Sole proprietorships are the alter egos of their owners. Even if the business operates under another name, the business assets and debts are in the owner’s name, and the owner is personally liable for the business’ debts. For example, the business’ bank account belongs to the owner, even if the business’ name is also listed on the account.

Owner’s Death

Since the owner and his business are legally inseparable, the sole proprietorship legally ends upon the owner’s death. The business is not an independent legal entity that can be passed on to others. Unlike a corporation, sole proprietorships do not issue stock, so the business itself cannot be given or sold by a transfer of stock. However, individual assets can be given to particular people. For example, the business vehicle could be left to the owner’s brother in the owner’s will.

Assets and Debts

The sole proprietorship’s assets and debts become part of the deceased owner’s estate since they are in the owner’s name. If the business owns anything, such as real estate, tools or inventory, those items were purchased in the owner’s name even though they may have been purchased for business use.
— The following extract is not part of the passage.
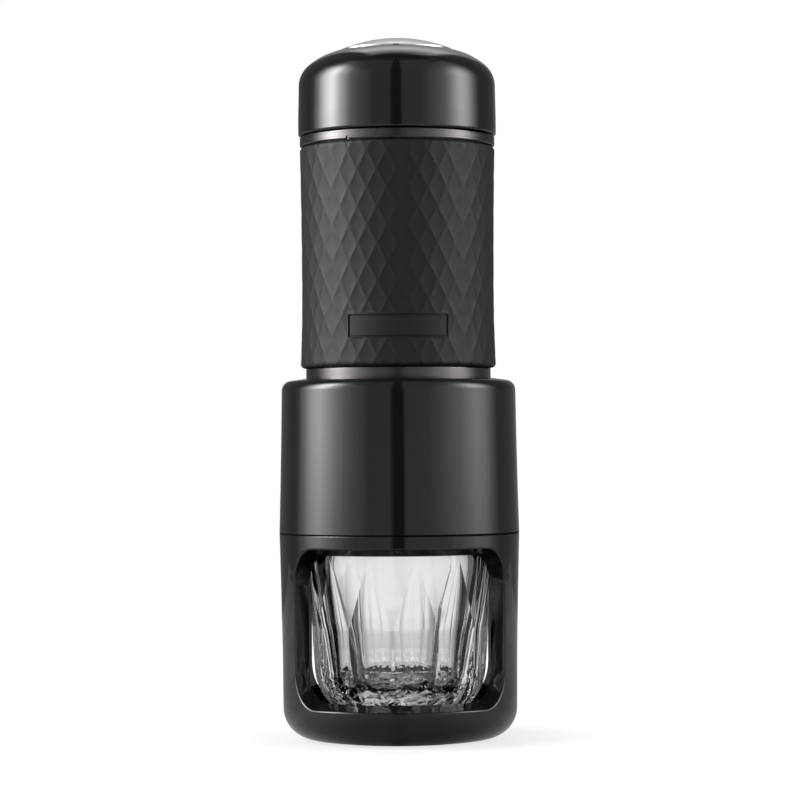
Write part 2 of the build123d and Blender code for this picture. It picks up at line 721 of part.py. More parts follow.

Similarly, loans the business may have are actually issued to the owner and guaranteed by him personally.

Handling the Estate

Since the business becomes part of the deceased’s estate, the deceased’s business affairs are handled in the same way as the rest of his personal affairs. If creditors have claims against the estate, whether the debts were business or personal, his assets may be sold to pay those debts. Once all the debts are paid, remaining assets are distributed according to the terms of the decedent’s will or state law. Thus, business assets may be split among beneficiaries or heirs.